Once image QA on scanned images is completed, copy of .pdfs to vendor for reference linking (but lately we have asked the programmer to do this).

EPT supplies the programmer with directions to create more fleshed-out article-level metadata from the vendor's metadata.

EPT does metadata QA on the Euclid metadata (to check on quality of vendor's work).  EPT might ask for some assistance from MS on the metadata QA.

EPT works with the programmer to refine the output metadata (first in batch) and later with handwork as in the standard-style project (above).



c. JSTOR-style conversion projects
Examples: IMS journals such as AOP, AOS, AOMS, SS, and ASL journals such as BSL, JSL

Start with article .pdf's and issue- and article-level metadata xml files supplied by JSTOR using TEI format.

EPT supplies MS with a detailed mapping from JSTOR data to Euclid metadata.

The programmer writes a conversion script that produces Euclid issue- and article-level metadata.

EPT works with the programmer to refine the output metadata (first in batch) and later with handwork as in the standard-style project.



d. Other publisher-supplied metadata conversion projects
Examples: Berkeley Mathematics Symposium

Start with issue- and article-level metadata .xml files supplied by publisher in some standard metadata scheme ( e.g., METS, MODS, TEI) and article .pdf's from the publisher.

EPT supplies MS with detailed mapping from the publisher-supplied metadata to Euclid metadata.
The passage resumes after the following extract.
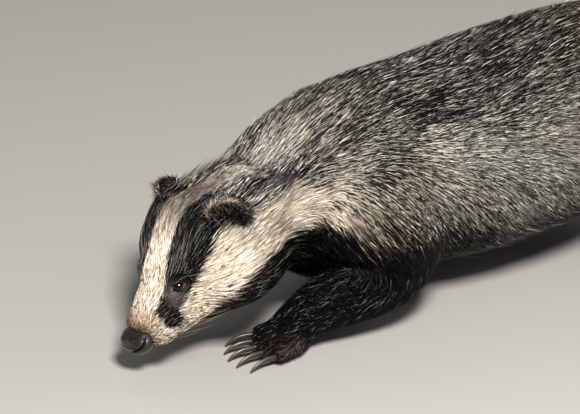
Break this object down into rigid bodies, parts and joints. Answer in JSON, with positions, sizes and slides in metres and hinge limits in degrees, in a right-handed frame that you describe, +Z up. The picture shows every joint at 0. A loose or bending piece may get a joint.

The programmer writes a conversion script that produces Euclid issu- and article-level metadata.

EPT works with the programmer to refine the output metadata (first in batch) and later with handwork as in the standard-style project.



e. Manual metadata creation projects
Examples: International Press journal issues; Notre Dame mathematical lectures Monograph Series.

A catch-all category for now.  Includes creating Euclid issue- and article-level metadata from publisher-supplied article .pdf's, creating monograph- and chapter-level metadata from .pdf's of entire monographs.

Since the metadata is created by hand, there is minimal supervision of the work by EPT after the initial project is explained.